EXERCISE REQUIREMENTS: Extract the complete data exactly as given.

DATASET EXCERPT:
──────

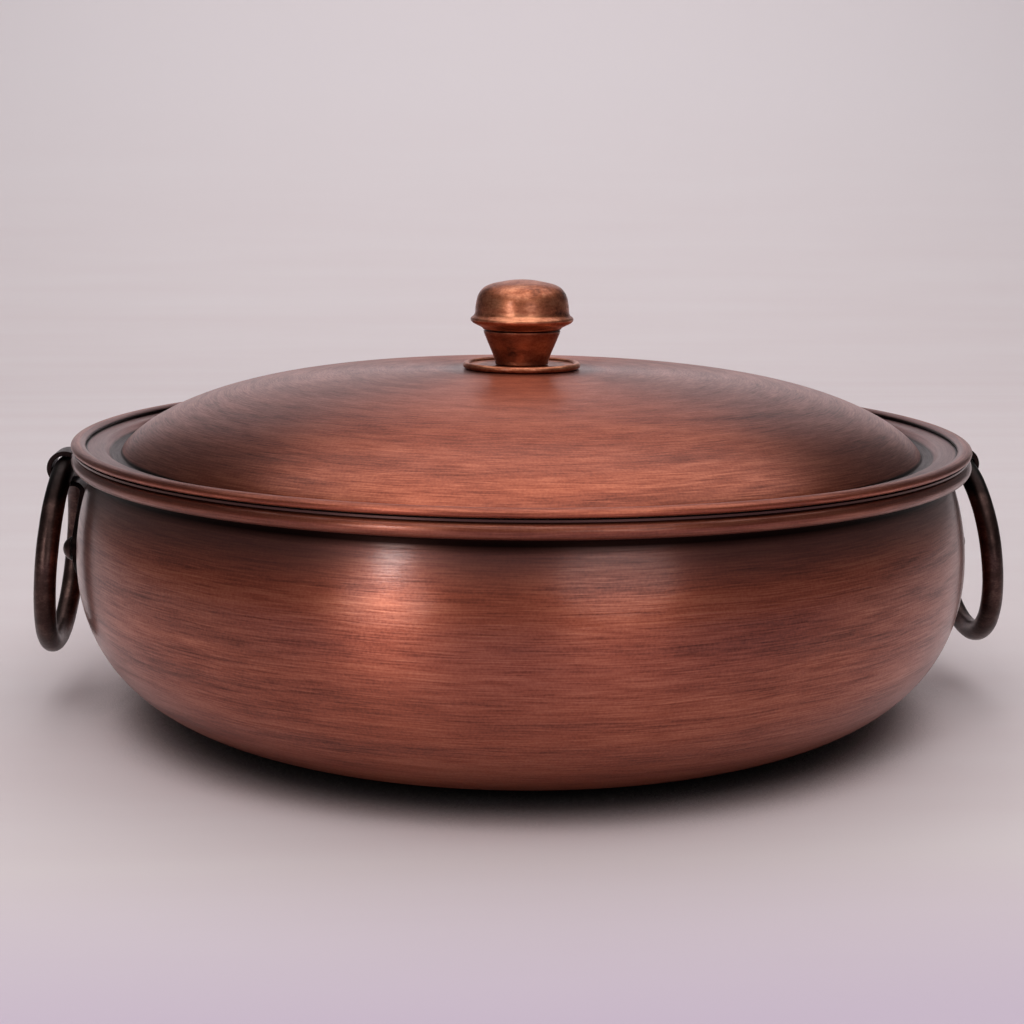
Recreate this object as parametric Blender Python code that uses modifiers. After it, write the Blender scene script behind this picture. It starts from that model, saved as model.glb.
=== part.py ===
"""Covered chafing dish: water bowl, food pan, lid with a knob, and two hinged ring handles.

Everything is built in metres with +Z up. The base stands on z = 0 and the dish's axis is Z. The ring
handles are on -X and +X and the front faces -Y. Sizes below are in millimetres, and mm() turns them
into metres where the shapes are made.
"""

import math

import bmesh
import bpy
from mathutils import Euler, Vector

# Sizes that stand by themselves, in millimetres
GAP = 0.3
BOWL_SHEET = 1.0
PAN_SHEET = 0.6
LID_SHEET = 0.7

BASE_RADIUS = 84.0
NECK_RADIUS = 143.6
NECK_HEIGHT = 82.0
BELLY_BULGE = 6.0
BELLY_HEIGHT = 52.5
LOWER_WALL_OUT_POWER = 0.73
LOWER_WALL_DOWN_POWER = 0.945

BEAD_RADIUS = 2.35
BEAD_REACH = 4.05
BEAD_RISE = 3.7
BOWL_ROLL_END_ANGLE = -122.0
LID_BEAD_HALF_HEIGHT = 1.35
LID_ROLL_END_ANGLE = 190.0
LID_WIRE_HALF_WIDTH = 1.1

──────

RESPONSE:
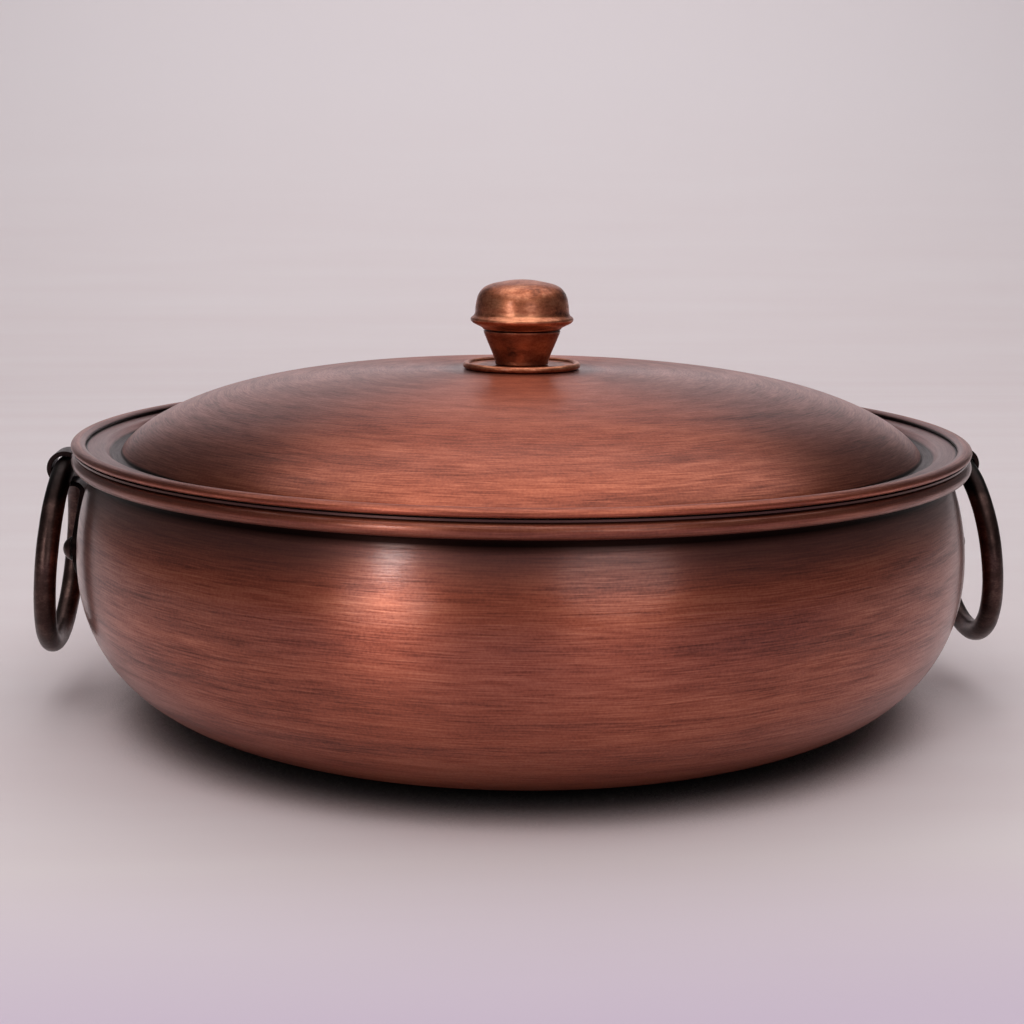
Recreate this object as parametric Blender Python code that uses modifiers. After it, write the Blender scene script behind this picture. It starts from that model, saved as model.glb.
=== part.py ===
"""Covered chafing dish: water bowl, food pan, lid with a knob, and two hinged ring handles.

Everything is built in metres with +Z up. The base stands on z = 0 and the dish's axis is Z. The ring
handles are on -X and +X and the front faces -Y. Sizes below are in millimetres, and mm() turns them
into metres where the shapes are made.
"""

import math

import bmesh
import bpy
from mathutils import Euler, Vector

# Sizes that stand by themselves, in millimetres
GAP = 0.3
BOWL_SHEET = 1.0
PAN_SHEET = 0.6
LID_SHEET = 0.7

BASE_RADIUS = 84.0
NECK_RADIUS = 143.6
NECK_HEIGHT = 82.0
BELLY_BULGE = 6.0
BELLY_HEIGHT = 52.5
LOWER_WALL_OUT_POWER = 0.73
LOWER_WALL_DOWN_POWER = 0.945

BEAD_RADIUS = 2.35
BEAD_REACH = 4.05
BEAD_RISE = 3.7
BOWL_ROLL_END_ANGLE = -122.0
LID_BEAD_HALF_HEIGHT = 1.35
LID_ROLL_END_ANGLE = 190.0
LID_WIRE_HALF_WIDTH = 1.1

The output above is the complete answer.